As pessoas andaram juntas depois de observar minutos a fio as cenas, cada uma olhando par aqueles detalhes que mais lhes interessavam.
Num concerto ou show, a plateia tende a ter movimentos limitados tanto pelo espaço quanto pelas circunstâncias; isso faz parte do ritual tradicional de ouvir e assistir ao espetáculo. Ragnar, em contraste, colocou a plateia para se movimentar. Os músicos, claro, se mexem também e enquanto tocam é possível perceber como tocar um instrumento envolve movimentos corporais completos. Um deles prefere até tocar dentro de uma banheira, por vezes apoiando o violão num suporte de madeira.
Mas, entre diversas sensações despertadas, o que senti de mais diferente e especial – além da beleza dos vídeos e da ideia da instalação, muito bem construída – foi isso: o fato de essa obra de arte promover o movimento do público por entre os músicos/os vídeos. As pessoas acabam caminhando por entre os outros ouvintes/espectadores, e então percebemos que não somos espectadores, mas parte de todo o contexto. A cena ganha vida justamente quando quem a assiste se movimenta e acompanha, com todo o corpo, o que acontece com os músicos em seus vídeos.
Assim como eles estão, cada um, em seu cômodo tocando seus instrumentos, nós estamos vivendo as nossas vidas individualmente. Mas somos seres individuais-coletivos. Não existimos sem coexistir, mas só podemos coexistir se existirmos individualmente.

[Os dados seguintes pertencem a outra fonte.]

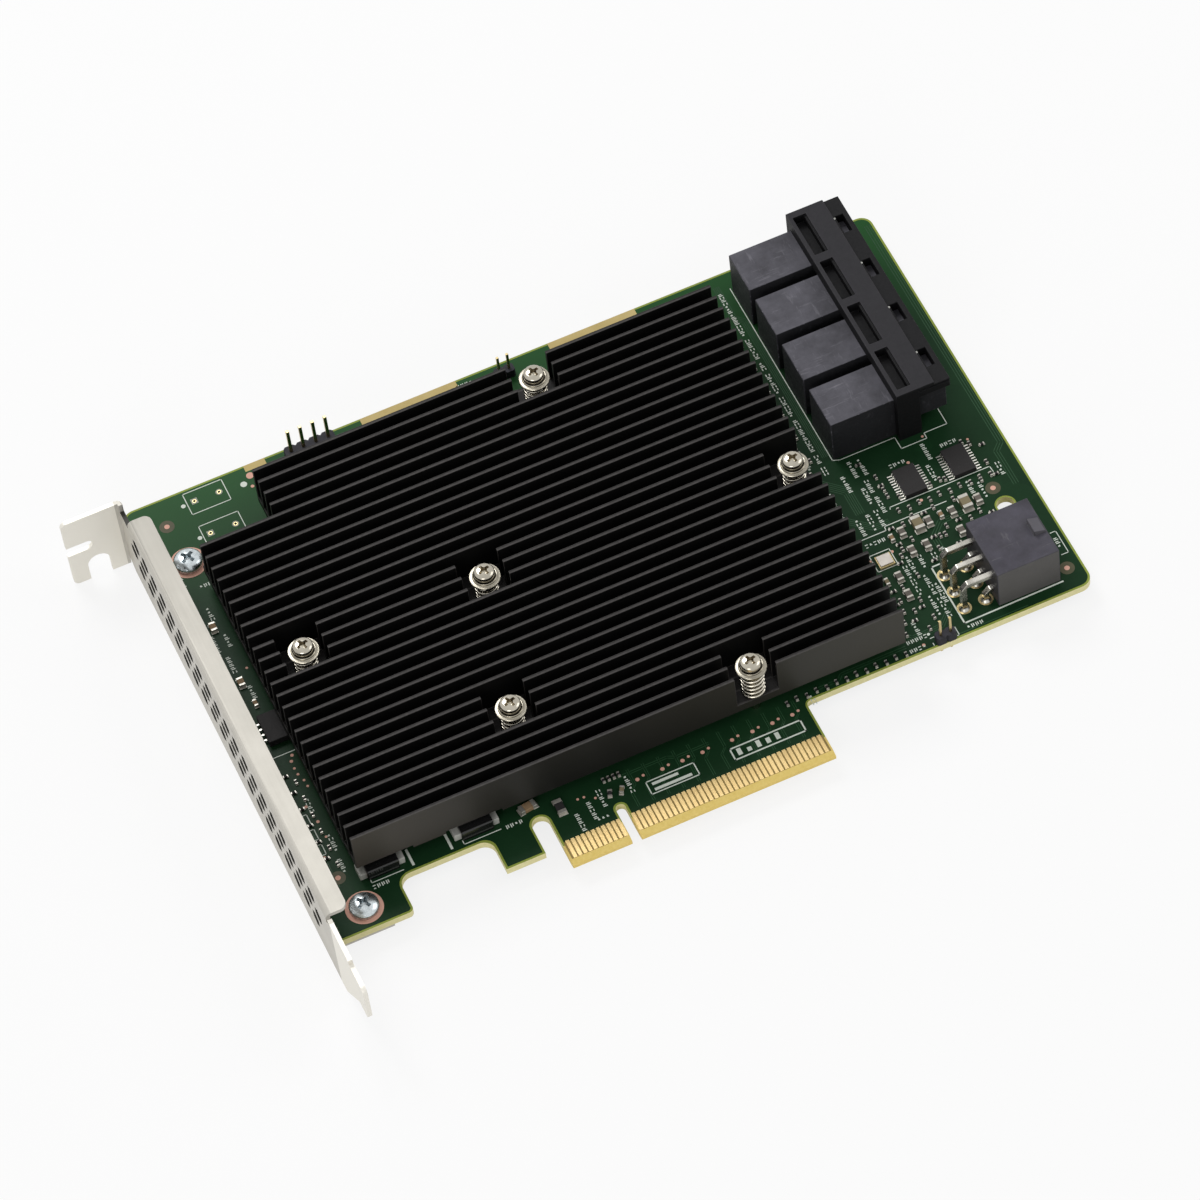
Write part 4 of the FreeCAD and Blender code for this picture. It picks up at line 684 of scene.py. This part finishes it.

A instalação, assim, nos faz lembrar a própria vida; somos transeuntes a cuidar de nossos cantinhos e caminhos, mas cruzamos o caminho uns dos outros e assim afetamo-nos mutuamente. Somos o caminho uns dos outros. Cada um toca uma parte da música, ou contribui com um instrumento, uma nota, uma dimensão. Mas, no fim, somos parte da mesma sinfonia, todos em sintonia, mesmo que às vezes, isolados em nossos cantos ou cômodos de “casa”, não nos demos conta.
Paradoxos:
Pare de sofrer, você não está sozinha/o.